◆ Information shown

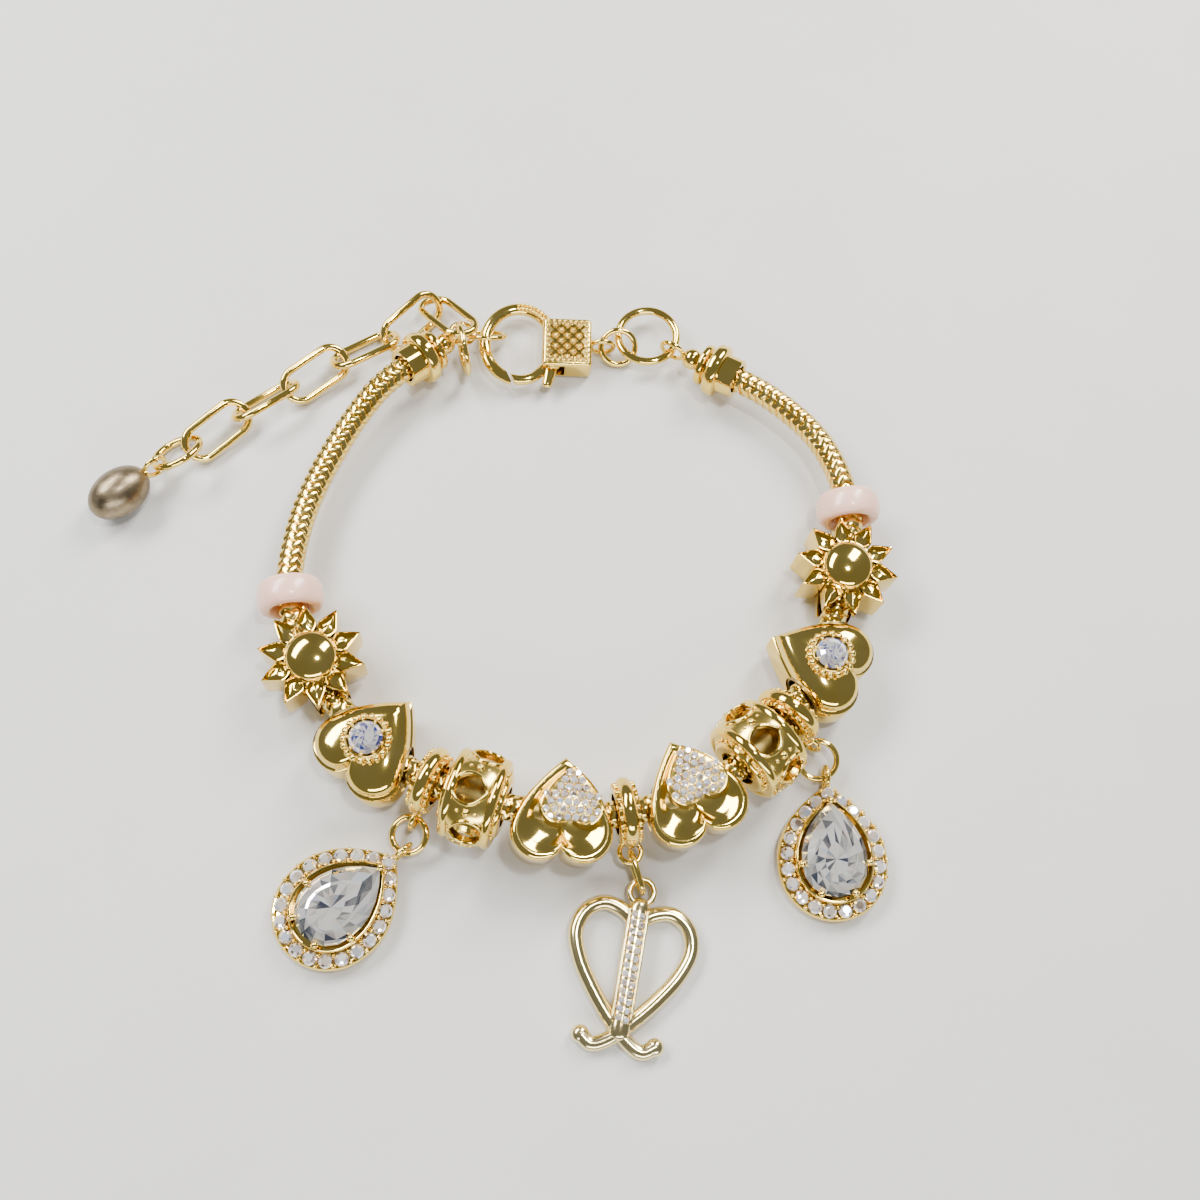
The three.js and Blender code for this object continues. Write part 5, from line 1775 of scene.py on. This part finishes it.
@dataclass
class Clasp:
    """A block with a hook, and its hinged gate."""

    block: Triple = (6.0, 6.4, 3.4)
    claw_centre: Spot = (-5.8, 0.2)
    claw_half: Spot = (4.25, 4.85)
    band: Spot = (1.5, 1.3)
    claw_turns: Spot = (27.0, 259.0)
    gate_tip: float = 254.0
    gate_reach: float = 5.5
    gate_gap: float = 0.35
    gate_root: float = 294.0
    gate_width: float = 1.25
    hub: Spot = (-1.75, -1.95)
    hub_size: Spot = (1.25, 1.6)
    pin: float = 0.5
    tail_eye: Spot = (1.4, 0.32)
    border: Spot = (2.45, 2.65)
    lattice: Spot = (2.15, 2.35)
    lattice_pitch: float = 1.45
    thumb_heading: float = -101.0

    def claw_point(self, angle: float) -> Triple:
        """A point of the hook's line at an angle in degrees."""
        return (self.claw_centre[0] + self.claw_half[0] * math.cos(math.radians(angle)),
                self.claw_centre[1] + self.claw_half[1] * math.sin(math.radians(angle)), 0.0)

    def sweep(self, radius: float) -> Solid:
        """What a radius about the hinge sweeps on the gate's side.

        Args:
            radius: the radius.

        Returns:
            The sector.
        """
        disc = Work.loft(ring_points(radius, 96), [(-3.0, 1.0), (3.0, 1.0)])
        for way in ((1.0, 0.0, 0.0), (0.0, 1.0, 0.0)):
            Work.edit_all(disc)
            bpy.ops.mesh.bisect(plane_co=(0.0, 0.0, 0.0), plane_no=way, clear_outer=True,
                                use_fill=True)
        Work.clear()
        return Work.moved(disc, shift(*self.hub))

    def build_body(self, place: Matrix, palette: Palette) -> None:
        """Makes the block, the hook, the pin and the tail eye.

        Args:
            place: the clasp's frame.
            palette: the finishes.
        """
        length, _, height = self.block
        x, y = self.hub
        body = Work.block(self.block, (0, 0, 0), 0.42)
        slot = self.hub_size[0] + 0.3
        gap = self.hub_size[1] + 0.6
        opening = Work.block((2 * slot, 2 * slot, gap), (x - 0.05, y - 0.05, 0))
        mouth = Work.block((4, 4, gap), (x - 2, y - 2, 0))
        Work.cut(body, opening)
        Work.cut(body, mouth)
        Work.ship(body, "clasp_block", place, palette.soft, smooth=35, stands_for=("clasp_body",))
        first, last = self.claw_turns
        line = [self.claw_point(first + (last - first) * i / 40) for i in range(41)]
        hook = Work.tube(line, self.band[0] / 2, flat=self.band[1] / self.band[0], sides=6,
                         rounded=False)
        Work.cut(hook, self.sweep(self.gate_reach + self.gate_gap))
        eye = Work.moved(Work.ring(*self.tail_eye, around=36),
                         shift(length / 2 + self.tail_eye[0] - 0.05, 0.3, 0) @ turn(90, "X"))
        reach = height / 2 - 0.2
        bar = Work.spun([(-reach, 0.0), (-reach, self.pin), (reach, self.pin), (reach, 0.0)], 24)
        pin = Work.moved(bar, shift(x, y) @ turn(-90, "Y"))
        Work.ship(Work.joined([hook, eye, pin]), "clasp_hook", place, palette.mirror, smooth=50)
        self._ornament(place, palette)

    def _ornament(self, place: Matrix, palette: Palette) -> None:
        """Lays a dark panel of painted shade, a border, a lattice and granules on the block and
        granules on the hook's root.

        Args:
            place: the clasp's frame.
            palette: the finishes.
        """
        top = self.block[2] / 2
        x, y = self.border
        grains = [shift(*spot, top - 0.02)
                  for spot in spaced([(-x, -y), (x, -y), (x, y), (-x, y)], 30)]
        bars = []
        across, along = self.lattice
        for way in (-1, 1):
            for step in range(-2, 3):
                offset = step * self.lattice_pitch
                line = [(x, way * (x - offset), top + 0.02) for x in spread(-across, across, 49)
                        if abs(x - offset) <= along]
                bars.append(Work.tube(line, 0.2, sides=3))
        Work.ship(Work.joined(bars), "clasp_lattice", place, palette.mirror, smooth=60)
        cell = self.lattice_pitch / 2
        grains += [shift(column * cell, row * cell, top + 0.02)
                   for column in range(-2, 3) for row in range(-3, 4) if (column + row) % 2]
        # A dark panel of painted shade lies under the lattice and granules.
        panel = Work.block((5.1, 5.5, 0.08), (0, 0, top), 0.02)
        Work.ship(panel, "clasp_shade_panel", place, palette.painted_shade, smooth=35)
        for i in range(10):
            angle = 34 + i * 6.4
            x, y, _ = self.claw_point(angle)
            across, along = math.cos(math.radians(angle)), math.sin(math.radians(angle))
            for way in (-0.28, 0.28):
                grains.append(shift(x + way * across, y + way * along, self.band[1] / 2 - 0.04))
        Work.ship(Work.granules(0.28, grains), "clasp_granules", place, palette.mirror, smooth=60)

    def build_lever(self, place: Matrix, palette: Palette) -> None:
        """Makes the gate with its hub and thumb lever.

        Args:
            place: the clasp's frame.
            palette: the finishes.
        """
        middle = (self.gate_tip + self.gate_root) / 2
        path = smooth_path([
            *(self.claw_point(angle) for angle in (self.gate_tip, middle, self.gate_root)),
            (self.hub[0] - 0.9, self.hub[1] - 0.9, 0.0)])
        gate = Work.tube(path, self.gate_width / 2, sides=6, rounded=False)
        Work.cut(gate, self.sweep(self.gate_reach), keep_inside=True)
        radius, height = self.hub_size
        bore = self.pin + 0.3
        rim = height / 2
        section = [(-rim, bore), (-rim, radius - 0.12), (0.12 - rim, radius), (rim - 0.12, radius),
                   (rim, radius - 0.12), (rim, bore)]
        disc = Work.moved(Work.spun(section, 40), shift(*self.hub) @ turn(-90, "Y"))
        way = flat_way(self.thumb_heading)
        root, end = (Vector((*self.hub, 0.0)) + way * reach for reach in (1.05, 3.15))
        thumb = Work.tube([tuple(root.lerp(end, i / 6)) for i in range(7)], 0.92, flat=0.66,
                          sides=6, ends=(0.95, 0.66))
        Work.ship(Work.joined([gate, disc, thumb]), "clasp_gate", place, palette.mirror,
                  body=LEVER_BODY, smooth=50, stands_for=("clasp_lever",))


@dataclass
class LooseRings:
    """Every plain ring and link, each in the place of its solid."""

    rings: dict[str, Triple] = field(default_factory=lambda: {
        "clasp_tail_ring": (2.1, 0.38, 0.0), "right_jump_ring": (3.6, 0.5, 0.0),
        "connector_ring": (2.95, 0.35, 0.0), "claw_ring": (2.4, 0.29, 0.0),
        "left_pendant_ring": (1.95, 0.36, 0.0), "right_pendant_ring": (2.15, 0.36, 0.0),
        "extender_end_ring": (2.9, 0.45, 0.0), "centre_pendant_link": (1.15, 0.33, 2.3)})
    link: Triple = (1.95, 0.46, 4.5)
    link_count: int = 6

    def build(self, palette: Palette) -> None:
        """Bends all of them.

        Args:
            palette: the finishes.
        """
        sizes = dict(self.rings)
        sizes.update({f"extender_link_{i + 1}": self.link for i in range(self.link_count)})
        for node, (radius, wire, straight) in sizes.items():
            Work.ship(Work.ring(radius, wire, straight), f"{node}_wire", ring_frame(node),
                      palette.mirror, stands_for=(node,), smooth=60)


@dataclass
class EndBead:
    """The brushed olive bead at the extender's end."""

    radius: float = 2.7
    length: float = 7.6
    eye: Spot = (1.3, 0.3)
    heading: float = 222.0
    reach: float = 2.9 * math.cos(math.pi / 14) - 0.45 + 1.3 * math.cos(math.pi / 10) - 0.3 - 0.3

    def build(self, palette: Palette) -> None:
        """Hangs the bead on the extender's end ring.

        Args:
            palette: the finishes.
        """
        ring = ring_frame("extender_end_ring").translation
        spot = Vector((ring.x, ring.y, 0)) + flat_way(self.heading) * self.reach
        spot.z = self.radius + 0.05
        half = self.length / 2
        stations = [-math.cos(math.pi * i / 22) for i in range(23)]
        profile = [(s * half, self.radius * math.sqrt(max(0.0, 1 - s * s))) for s in stations]
        profile[0], profile[-1] = (-half, 0.0), (half, 0.0)
        bead = Work.moved(Work.spun(profile, 48), shift(half + self.eye[0] - 0.1))
        place = set_at(spot, self.heading)
        Work.ship(bead, "end_bead_olive", place, palette.brushed, Slot.BRUSHED,
                  stands_for=("end_bead",), smooth=60)
        eye = Work.moved(Work.ring(*self.eye, around=32), turn(100, "X"))
        section = [(0.0, 0.0), (0.0, 0.62), (0.3, 0.8), (0.55, 0.6), (0.55, 0.0)]
        collar = Work.moved(Work.spun(section, 24), shift(self.eye[0] - 0.25))
        Work.ship(Work.joined([eye, collar]), "end_bead_eye", place, palette.mirror,
                  Slot.BRUSHED, smooth=50)


# The room


@dataclass(frozen=True)
class Lamp:
    """One soft studio light."""

    name: str
    at: Triple
    size: Spot
    power: float
    colour: Triple = (1.0, 1.0, 1.0)


@dataclass
class Studio:
    """The floor, the lights and the camera."""

    eye: Vector = field(default_factory=lambda: Vector((0.327, -44.120, 156.281)))
    right: Vector = field(default_factory=lambda: Vector((0.99695434, 0.0, 0.07798748)))
    up: Vector = field(default_factory=lambda: Vector((-0.02393323, 0.9517464, 0.3059509)))
    lens: float = 42.0
    sensor: float = 36.0
    floor_size: float = 3.0
    floor_drop: float = 0.00002
    sky: tuple[float, float, float, float] = (0.62, 0.65, 0.70, 1.0)
    sky_strength: float = 0.30
    lamps: tuple[Lamp, ...] = (
        Lamp("window", (-0.32, 0.24, 0.40), (0.46, 0.16), 6.0),
        Lamp("key", (0.26, 0.34, 0.38), (0.14, 0.34), 4.6, (1.0, 0.97, 0.92)),
        Lamp("front", (0.05, -0.50, 0.26), (0.50, 0.10), 2.4, (0.95, 0.97, 1.0)),
        Lamp("spark", (0.10, 0.02, 0.60), (0.05, 0.05), 1.6),
    )

    def build(self) -> None:
        """Sets the room up."""
        Work.clear()
        bpy.ops.mesh.primitive_plane_add(size=1.0)
        floor = bpy.context.object
        floor.name = "tabletop"
        floor.data.transform(Matrix.Diagonal((self.floor_size, self.floor_size, 1.0, 1.0)))
        floor.data.transform(Matrix.Translation((0, 0, -self.floor_drop)))
        floor.data.materials.append(FloorFinish().build())
        for lamp in self.lamps:
            light = bpy.data.lights.new(lamp.name, "AREA")
            light.shape = "RECTANGLE"
            light.size, light.size_y = lamp.size
            light.energy = lamp.power
            light.color = lamp.colour
            holder = bpy.data.objects.new(lamp.name, light)
            holder.location = lamp.at
            holder.rotation_euler = Vector(lamp.at).to_track_quat("Z", "Y").to_euler()
            bpy.context.collection.objects.link(holder)
        world = bpy.data.worlds.new("room")
        world.use_nodes = True
        sky = world.node_tree.nodes["Background"]
        sky.inputs["Color"].default_value = self.sky
        sky.inputs["Strength"].default_value = self.sky_strength
        bpy.context.scene.world = world
        camera = bpy.data.cameras.new("camera")
        camera.lens = self.lens
        camera.sensor_width = self.sensor
        camera.clip_start = 0.005
        holder = bpy.data.objects.new("camera", camera)
        back = self.right.cross(self.up)
        pose = Matrix((self.right, self.up, back)).transposed().to_4x4()
        holder.matrix_world = Matrix.Translation(self.eye * MM) @ pose
        bpy.context.collection.objects.link(holder)
        bpy.context.scene.camera = holder


def main() -> None:
    """Builds the whole bracelet and its room."""
    logging.basicConfig(level=logging.INFO, format="%(name)s: %(message)s")
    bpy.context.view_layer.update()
    palette = Palette()
    Studio().build()
    strung = Stringing()
    SnakeChain().build(strung, palette)
    route, cap = strung.route, EndCap()
    end, inner = route.length, route.length - cap.socket_depth
    cap.build("left_end_cap", route.at(0), route.at(cap.socket_depth), 0.0, palette)
    cap.build("right_end_cap", route.at(end), route.at(inner), 90.0, palette)
    DangleSpacer().build("centre", strung.places["centre", "spacer"], True, palette)
    for side in Side:
        places = {kind: place for (where, kind), place in strung.places.items()
                  if where == side.value}
        PaveHeart().build(side, places["pave_heart"], palette)
        OpenworkBead().build(side, places["openwork"], palette)
        DangleSpacer().build(side.value, places["spacer"], False, palette)
        StoneHeart().build(side, places["stone_heart"], palette)
        Sunflower().build(side, places["sunflower"], palette)
        Stopper().build(side, places["stopper"], palette)
    backs = {side: next(mount["pos_m"] for mount in frame["record"]["mounts"]
                        if mount["name"] == f"{side.value}_teardrop_back") for side in Side}
    for side, heading in ((Side.LEFT, 41.0), (Side.RIGHT, 92.0)):
        Teardrop().build(side, set_at(Vector(backs[side]) / MM, heading), palette)
    link, link_radius = ring_frame("centre_pendant_link"), 1.15
    along = Vector([link[row][0] for row in range(3)])
    along *= -1 if along.y > 0 else 1
    eye = link.translation + along * (link_radius * math.cos(math.pi / 10) + link_radius)
    ScrollPendant().build(set_at(Vector((eye.x, eye.y, 0.0))), palette)
    clasp, clasp_place = Clasp(), set_at(Vector((8.29, 38.44, 1.75)))
    clasp.build_body(clasp_place, palette)
    clasp.build_lever(clasp_place, palette)
    LooseRings().build(palette)
    EndBead().build(palette)
    Work.clear()


if __name__ == "__main__":
    main()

◆ Directions for this task
Give back exactly the material above from its opening line to the line bearing "radius: the radius.".

◆ Answer for this exercise
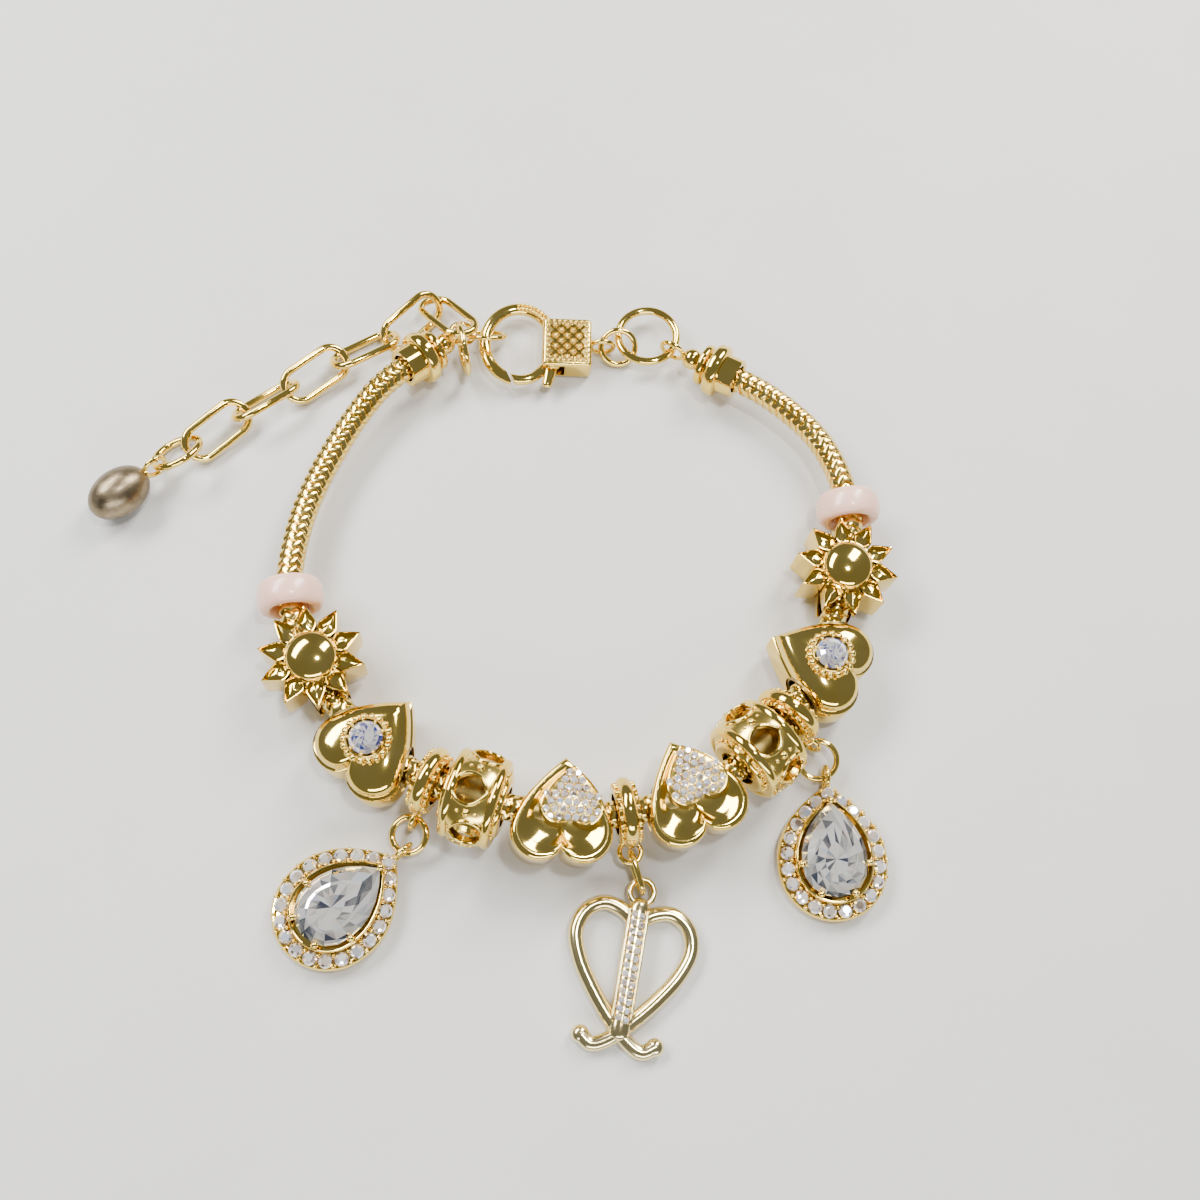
The three.js and Blender code for this object continues. Write part 5, from line 1775 of scene.py on. This part finishes it.
@dataclass
class Clasp:
    """A block with a hook, and its hinged gate."""

    block: Triple = (6.0, 6.4, 3.4)
    claw_centre: Spot = (-5.8, 0.2)
    claw_half: Spot = (4.25, 4.85)
    band: Spot = (1.5, 1.3)
    claw_turns: Spot = (27.0, 259.0)
    gate_tip: float = 254.0
    gate_reach: float = 5.5
    gate_gap: float = 0.35
    gate_root: float = 294.0
    gate_width: float = 1.25
    hub: Spot = (-1.75, -1.95)
    hub_size: Spot = (1.25, 1.6)
    pin: float = 0.5
    tail_eye: Spot = (1.4, 0.32)
    border: Spot = (2.45, 2.65)
    lattice: Spot = (2.15, 2.35)
    lattice_pitch: float = 1.45
    thumb_heading: float = -101.0

    def claw_point(self, angle: float) -> Triple:
        """A point of the hook's line at an angle in degrees."""
        return (self.claw_centre[0] + self.claw_half[0] * math.cos(math.radians(angle)),
                self.claw_centre[1] + self.claw_half[1] * math.sin(math.radians(angle)), 0.0)

    def sweep(self, radius: float) -> Solid:
        """What a radius about the hinge sweeps on the gate's side.

        Args:
            radius: the radius.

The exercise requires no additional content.